The final major activity during the fourth period of the grant has been to start making available our analysis tools to the broader community. We have a preliminary toolset ready for release that uses functions and libraries from the widely used MD packages Gromacs 4 [Hess, et al. 2008]. In addition to a select subset of the ISDMs mentioned above, this toolset includes: (1) the tool g_isdcalc to calculate means and basic statistics from an all-structure to all-structure ISDM matrix for a trajectory; (2) the tool g_isddecorr to calculate the decorrelation and saturation of measures of ISD to help choose the optimal measures to use with specific tools and systems; (3) the tool g_isdmap to visualize an ISDM matrix and perform basic qualitative clustering of structures; (4) the tool g_isdcmds which implements classical multi-dimensional metric scaling and dimensionality estimation; and (5) the tool g_isdorder to assign a globally meaningful measurement of disorder to a protein and locate local regions of disorder and flexibility in folded proteins. The tool g_isdorder is in part based on a previously proposed measure of disorder [Stultz, et al. 2011]. A still to be implemented tool, (6) g_isdcluster, will cluster the structures of a trajectory. It will combine the library of ISDMs with estimates of the amplitude of ISD explained by random thermal vibrations. By applying a customized clustering algorithm to this information, we plan to create a more advanced and optimized clustering method for IDPs. The tool g_isdcalc also implements the foundation of a more powerful way to analyze targeted MD simulations.

The tool g_isdcmds improves and generalizes our previous work with representations of proteins in reduced dimensionality space. Classical multi-dimensional scaling is performed directly on molecular dynamics trajectories and the representation can be displayed via an output script designed to work with the open source application GNU Octave. The tool displays the output in up to six dimensions by combining spatial and color coordinate systems. In addition, the tool self-assesses the accuracy of the representation in the reduced dimensional space. By combining the concept of an estimated thermal noise floor (the amount of protein motion that can be explained by thermal noise) with the accuracy assessment for arbitrary numbers of dimensions, the tool also provides an estimate of the number of dimensions that are necessary to describe the meaningful conformational changes within a protein.

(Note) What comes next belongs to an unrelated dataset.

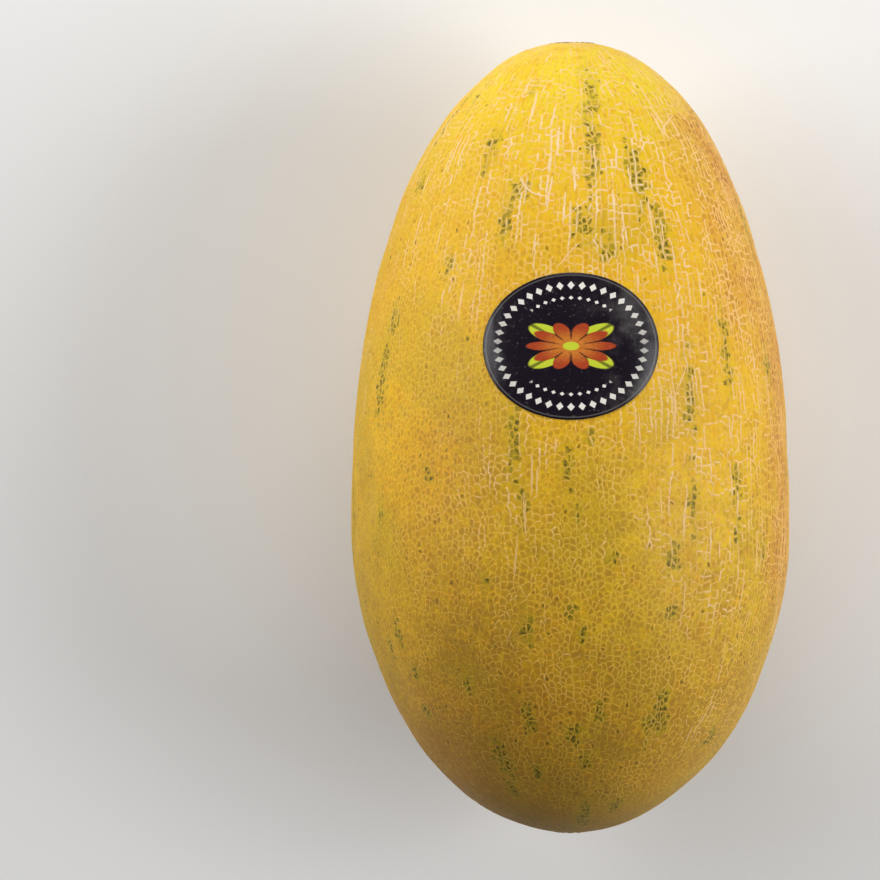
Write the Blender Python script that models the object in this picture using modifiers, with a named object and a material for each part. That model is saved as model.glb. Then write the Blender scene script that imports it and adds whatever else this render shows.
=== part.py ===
"""A whole netted cantaloupe of the long golden Hami kind, lying on its side, with an oval label.

The body is measured along its long axis from its widest section: a longer, leaner half towards the
stem end and a shorter, rounder half towards the blossom end. It lies along Y, stem end at +Y, and
dips a little that way, as its weight makes it rest. Metres, +Z up, origin on the ground under the middle.
"""

import math
import random

import bmesh
import bpy
from mathutils import Matrix, Vector

# Driving dimensions
BODY_RADIUS = 0.078
STEM_HALF = 0.1693
STEM_POWER = 2.14  # roundness of the stem half's outline: 2 is an ellipse, more is fuller
BLOSSOM_HALF = 0.1107
BLOSSOM_POWER = 2.0
REST_DIP = math.radians(3.6)  # slope of the long axis, down towards the stem end
GROUND_CUT = 0.0009  # how much the flat ground spot takes off the round underside

NET_CELLS = 780
NET_DEPTH = 0.0012
NET_HALF_WIDTH = 0.0013
NET_UNEVENNESS = 0.3  # how far a cell strays from an even spacing, in cell widths
NET_SHORTEST_STRAND = 0.0032
NET_SEED = 11
SMOOTH_UNDERSIDE = 0.0015  # the net starts this high above the ground

STEM_SCAR_RADIUS = 0.0080
STEM_SCAR_DEPTH = 0.0020
BLOSSOM_SCAR_RADIUS = 0.0055
BLOSSOM_SCAR_DEPTH = 0.0009
SCAR_WALL = 0.0016
SCAR_PLUG = 0.0010  # height of the corky middle above the scar's floor
SCAR_EXTRA_CELLS = 2  # cells round a scar beyond the even spacing, for a rounder outline

LABEL_WIDTH = 0.0626  # round the body
LABEL_LENGTH = 0.0508  # along the body
LABEL_STATION = 0.0606  # from the widest section towards the stem
LABEL_THICKNESS = 0.0004
LABEL_GAP = 0.0003
LABEL_DIVISIONS = 14

GOLDEN_ANGLE = math.pi * (3 - math.sqrt(5))
SLOPE_STEP = 0.0001
SMOOTH_UNDER = math.radians(35)  # edges flatter than this are shaded smooth


def clear_scene():
    for item in list(bpy.data.objects):
        bpy.data.objects.remove(item, do_unlink=True)


def make_material(name, color, roughness, metallic=0.0):
    material = bpy.data.materials.new(name)
    material.use_nodes = True
    shader = material.node_tree.nodes["Principled BSDF"]
    shader.inputs["Base Color"].default_value = (*color, 1.0)
    shader.inputs["Roughness"].default_value = roughness
    shader.inputs["Metallic"].default_value = metallic
    return material


def radius_at(station):
    """Radius of the body at a distance from its widest section, positive towards the stem."""
    half, power = (STEM_HALF, STEM_POWER) if station > 0 else (BLOSSOM_HALF, BLOSSOM_POWER)
    share = min(abs(station) / half, 1.0)
    return BODY_RADIUS * (1 - share**power) ** (1 / power)


def body_point(direction):
    """The point of the body that stands for a unit direction, with Y as the long axis."""
    station = direction.y * (STEM_HALF if direction.y > 0 else BLOSSOM_HALF)
    outwards = Vector((direction.x, 0, direction.z))
    if outwards.length > 0:
        outwards.normalize()
    return outwards * radius_at(station) + Vector((0, station, 0))


def reach(half, power, along, across):
    """How far one half of the body reaches in a direction given by its share along and across the axis."""
    dual = power / (power - 1)
    return ((half * along) ** dual + (BODY_RADIUS * across) ** dual) ** (1 / dual)


def resting_pose():
    """Places the body's widest section so that the ground is at z = 0 and the box is centred on Y."""
    along, across = math.sin(REST_DIP), math.cos(REST_DIP)
    height = reach(STEM_HALF, STEM_POWER, along, across) - GROUND_CUT
    front = reach(STEM_HALF, STEM_POWER, across, along)
    back = reach(BLOSSOM_HALF, BLOSSOM_POWER, across, along)
    place = Matrix.Translation((0, (back - front) / 2, height))
    return place @ Matrix.Rotation(-REST_DIP, 4, "X")


def cell_spacing():
    """Angle between neighbouring cells on the unit sphere."""
    return math.sqrt(4 * math.pi / NET_CELLS)


def direction_at(level, turn):
    """The unit direction with this height along Y and this turn about Y."""
    ring = math.sqrt(1 - level * level)
    return Vector((ring * math.cos(turn), level, ring * math.sin(turn)))


def scar_seeds(end, radius):
    """The middle of a round scar at one end, and the ring of cells that gives it its outline."""
    spread = 2 * radius / BODY_RADIUS
    cells = round(math.tau * spread / cell_spacing()) + SCAR_EXTRA_CELLS
    rim = [direction_at(end * math.cos(spread), math.tau * cell / cells) for cell in range(cells)]
    return [Vector((0, end, 0))] + rim


def net_seeds():
    """Unit directions of the net's cells: a scar at each end, and an uneven golden-angle spiral between."""
    draw = random.Random(NET_SEED)
    spacing = cell_spacing()
    seeds = scar_seeds(1, STEM_SCAR_RADIUS) + scar_seeds(-1, BLOSSOM_SCAR_RADIUS)
    top = math.cos(2 * STEM_SCAR_RADIUS / BODY_RADIUS + spacing / 2)
    bottom = -math.cos(2 * BLOSSOM_SCAR_RADIUS / BODY_RADIUS + spacing / 2)
    for index in range(NET_CELLS):
        level = top + (bottom - top) * (index + 0.5) / NET_CELLS
        stray = Vector([draw.uniform(-1, 1) for _ in range(3)]) * spacing * NET_UNEVENNESS
        seed = direction_at(level, index * GOLDEN_ANGLE) + stray
        seeds.append(seed.normalized())
    return seeds


def cell_mesh(seeds):
    """The net as polygons: each seed's cell is bounded by the triangles that meet at it on the hull."""
    hull = bmesh.new()
    for seed in seeds:
        hull.verts.new(seed)
    bmesh.ops.convex_hull(hull, input=hull.verts[:])
    bmesh.ops.recalc_face_normals(hull, faces=hull.faces[:])
    hull.faces.index_update()
    cells = bmesh.new()
    corners = [cells.verts.new(body_point(face.normal)) for face in hull.faces]
    for vertex in hull.verts:
        loop = first = vertex.link_loops[0]
        outline = []
        while True:
            outline.append(corners[loop.face.index])
            loop = loop.link_loop_prev.link_loop_radial_next
            if loop == first:
                break
        cells.faces.new(outline)
    hull.free()
    bmesh.ops.remove_doubles(cells, verts=cells.verts[:], dist=NET_SHORTEST_STRAND)
    return cells


def end_face(mesh, end):
    """The face in the middle of one end of the body."""
    return max(mesh.faces, key=lambda face: end * face.calc_center_median().y)


def sink_scar(mesh, face, depth):
    """A dished scar with a low corky plug in its middle."""
    bmesh.ops.inset_individual(mesh, faces=[face], thickness=SCAR_WALL, depth=-depth)
    bmesh.ops.inset_individual(mesh, faces=[face], thickness=SCAR_WALL, depth=0)
    bmesh.ops.inset_individual(mesh, faces=[face], thickness=SCAR_PLUG, depth=SCAR_PLUG)


def cut_ground_spot(mesh, pose):
    """Cuts the underside flat where the body rests, and closes it with one face."""
    to_body = pose.inverted()
    up = to_body.to_3x3() @ Vector((0, 0, 1))
    everything = mesh.verts[:] + mesh.edges[:] + mesh.faces[:]
    bmesh.ops.bisect_plane(mesh, geom=everything, plane_co=to_body @ Vector(), plane_no=up, clear_inner=True)
    rim = [edge for edge in mesh.edges if edge.is_boundary]
    bmesh.ops.holes_fill(mesh, edges=rim, sides=0)


def make_melon(pose):
    mesh = cell_mesh(net_seeds())
    mesh.normal_update()
    stem_end, blossom_end = end_face(mesh, 1), end_face(mesh, -1)
    netted = [
        face
        for face in mesh.faces
        if face not in (stem_end, blossom_end)
        and min((pose @ corner.co).z for corner in face.verts) > SMOOTH_UNDERSIDE
    ]
    bmesh.ops.inset_individual(
        mesh, faces=netted, thickness=NET_HALF_WIDTH, depth=-NET_DEPTH, use_even_offset=True
    )
    sink_scar(mesh, stem_end, STEM_SCAR_DEPTH)
    sink_scar(mesh, blossom_end, BLOSSOM_SCAR_DEPTH)
    cut_ground_spot(mesh, pose)
    return finish(mesh, "melon", make_material("golden netted rind", (0.72, 0.42, 0.06), 0.5))


def label_point(across, along):
    """A point of the label's underside, from its distances across and along from the label's middle."""
    station = LABEL_STATION + along
    radius = radius_at(station)
    slope = (radius_at(station + SLOPE_STEP) - radius_at(station - SLOPE_STEP)) / (2 * SLOPE_STEP)
    turn = across / radius
    outwards = Vector((math.sin(turn), -slope, math.cos(turn))).normalized()
    return Vector((radius * math.sin(turn), station, radius * math.cos(turn))) + outwards * LABEL_GAP


def make_label():
    """A square grid pressed into an oval, laid over the body and given its thickness."""
    mesh = bmesh.new()
    bmesh.ops.create_grid(mesh, x_segments=LABEL_DIVISIONS, y_segments=LABEL_DIVISIONS, size=1)
    for vertex in mesh.verts:
        u, v = vertex.co.x, vertex.co.y
        across = u * math.sqrt(1 - v * v / 2) * LABEL_WIDTH / 2
        along = v * math.sqrt(1 - u * u / 2) * LABEL_LENGTH / 2
        vertex.co = label_point(across, along)
    label = finish(mesh, "label", make_material("dark glossy label", (0.016, 0.011, 0.035), 0.25))
    sheet = label.modifiers.new("thickness", "SOLIDIFY")
    sheet.thickness = LABEL_THICKNESS
    sheet.offset = 1
    return label


def finish(mesh, name, material):
    data = bpy.data.meshes.new(name)
    mesh.to_mesh(data)
    mesh.free()
    data.materials.append(material)
    data.shade_smooth()
    data.set_sharp_from_angle(angle=SMOOTH_UNDER)
    return bpy.data.objects.new(name, data)


def main():
    clear_scene()
    parts = bpy.data.collections.new("cantaloupe")
    bpy.context.scene.collection.children.link(parts)
    pose = resting_pose()
    rest = bpy.data.objects.new("resting_pose", None)
    rest.matrix_world = pose
    parts.objects.link(rest)
    for part in (make_melon(pose), make_label()):
        part.parent = rest
        parts.objects.link(part)


main()
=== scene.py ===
"""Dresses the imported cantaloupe: skin made of the net's own cells, raised net, end scars and oval label."""

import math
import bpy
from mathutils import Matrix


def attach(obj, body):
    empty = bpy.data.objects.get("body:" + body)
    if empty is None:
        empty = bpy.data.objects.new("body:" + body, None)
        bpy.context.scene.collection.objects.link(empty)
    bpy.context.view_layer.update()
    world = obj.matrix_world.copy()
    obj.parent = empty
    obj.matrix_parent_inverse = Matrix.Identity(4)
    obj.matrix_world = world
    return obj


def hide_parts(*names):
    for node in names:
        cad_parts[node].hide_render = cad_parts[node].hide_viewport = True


bl_info = {
    "name": "Netted Cantaloupe",
    "version": (1, 0, 0),
    "blender": (4, 5, 0),
    "location": "View3D > Sidebar > Cantaloupe",
    "description": "Dresses a packed cantaloupe with its skin, net, end scars and label",
    "category": "Object",
}

import bpy
import numpy as np
from bpy.props import FloatProperty, FloatVectorProperty, IntProperty, PointerProperty
from mathutils import Matrix, Vector
from mathutils.geometry import delaunay_2d_cdt

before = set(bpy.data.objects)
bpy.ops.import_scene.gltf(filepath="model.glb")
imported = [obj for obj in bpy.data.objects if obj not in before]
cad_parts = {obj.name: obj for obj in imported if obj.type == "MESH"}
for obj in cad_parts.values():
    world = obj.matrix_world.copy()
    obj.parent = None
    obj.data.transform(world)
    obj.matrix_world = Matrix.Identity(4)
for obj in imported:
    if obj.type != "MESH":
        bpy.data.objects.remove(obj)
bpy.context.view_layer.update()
BODY = "root"

# Body, as in the part's source
BODY_RADIUS = 0.078
STEM_HALF = 0.1693
STEM_POWER = 2.14
BLOSSOM_HALF = 0.1107
BLOSSOM_POWER = 2.0
REST_DIP = math.radians(3.6)
GROUND_CUT = 0.0009
STEM_SCAR_RADIUS = 0.0080
BLOSSOM_SCAR_RADIUS = 0.0055
LABEL_WIDTH = 0.0626
LABEL_LENGTH = 0.0508
LABEL_STATION = 0.0606

# Skin surface
MERIDIAN_STEPS = 4001
SKIN_SINK = 0.0009  # the skin lies this far inside the body's outline, so that the net stays within it
SLOW_WAVE = 0.00040
SLOW_WAVE_LENGTH = 0.070
QUICK_WAVE = 0.00010
QUICK_WAVE_LENGTH = 0.022
WAVE_LIMITS = (-0.0012, 0.0003)
UV_MARGIN = 0.004
CORE_LENGTH = 0.75  # length of the line that all faces look away from, against the melon's own
CELL_PILLOW = 0.00010  # how far the middle of a cell stands above its corners
GROUND_SAG = 0.0007  # how far the underside settles on the ground, fading out by the sag height
SAG_HEIGHT = 0.004
WAIST_STATION = 0.020  # where the two halves of the skin meet

# Net pattern
NET_SEED = 5
CHART_STEPS = 900
TALLEST_CELL = 1.35  # height of a cell against its width where the net is bold
SQUATTEST_CELL = 0.80  # share of that height where the net is fine
COLUMN_ORDER = (math.sqrt(5) - 1) / 2  # turns between columns that end one after the other towards a tip
FEWEST_COLUMNS = 0.06  # share of the columns that reach the tips
STEM_NET_START = 0.0070  # along the skin from each tip
BLOSSOM_NET_START = 0.0048
NET_END_MARGIN = 0.001  # corners this near to an end of the net are left out
BOLD_STATION = 0.025  # where the net turns from fine to bold, towards the stem
BOLD_RUN = 0.045
BOLD_SIDE_RUN = 0.040
BOLD_RIPPLE = 0.45
BOLD_RIPPLE_LENGTH = 0.050
BOLD_STEEPNESS = 1.6
SEAM_MARGIN = 0.5  # turn repeated on both sides of the seam, in radians
STRAY_CELLS = 0.42  # how far a seed strays from its place, in cell widths
BOLD_STRAY_DROP = 0.10  # how much less it strays where the net is bold
FINE_ALONG_STRAY = 0.75  # share of it along the melon where the net is fine
COLUMN_END_STRAY = 0.02  # how unevenly the columns end, as a share of them all
WANDER_CELLS = 0.35  # how far the columns wander together, in cell widths
WANDER_LENGTH = 0.045
CROWDING_CELLS = 0.16  # how far neighbouring columns crowd and spread, in cell widths
CROWDING_LENGTH = 0.0065
LINE_PULL = 0.62  # share by which bold corners are drawn to the line between their columns
LINE_WOBBLE = 0.12
LINE_WOBBLE_LENGTH = 0.009
STREAK_LENGTH = 0.014  # typical run of a strong upright line
PATCH_LENGTH = 0.011  # typical size of the patches with hardly any net
RUNG_LENGTH = 0.0075  # and of those with strong rungs
SHORTEST_STRAND = 0.0002
SHORTEST_RUN = 1e-7
TINY = 1e-9
STRAND_FOOT = 0.00008  # how deep a strand's edges lie in the skin
TIP_REACH = 0.35  # how far a strand's pointed tip passes the corner of the cell, in half widths
LABEL_PRESS = 0.42  # share of its height that the net keeps under the label
LABEL_EDGE = 1.03  # how far from the label's middle its press reaches, where its rim is one
LABEL_WIDE_EDGE = 1.05  # the same for the long strands
LONE_SPECKS = 0.045  # share of the cells that have a dark speck, where the net is neither bold nor fine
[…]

All-atom molecular dynamics simulations were performed on several proteins to demonstrate the ability of the tool g_isdorder to differentiate local flexibility and disorder in otherwise folded proteins. A cyclic cystine knot protein was simulated as an example of a folded protein with a known disordered loop. The DNA binding domain of the tumor protein p53 was simulated as an example of a protein domain which is believed to be folded and stable. The analysis of these proteins reveals that the tool is able to (1) differentiate the disordered loop from the folded portions of the cystine knot molecule and (2) identify short regions of significant flexibility in the stable folded p53 molecule. The upper theoretical limit of structural variance was calculated over a representative phase space by generating random polymer chain structures grouped by size and polymer chain length. This phase space is used to scale the output of g_isdorder and create a meaningful and universally applicable measure of disorder.

[Hess, et al. 2008] Hess, B, Kutzner, C, van der Spoel, D, and Lindahl, E (2008). GROMACS 4: Algorithms for Highly Efficient, Load-Balanced, and Scalable Molecular Simulation. *J Chem Theory Comput*, 4 (3): 435-447.

[Fisher, et al. 2011] Fisher, CK, Stultz, CM (2011). Protein Structure Along The Order-
Disorder Continuum. *J Am Chem Soc*, 133: 10022-10025.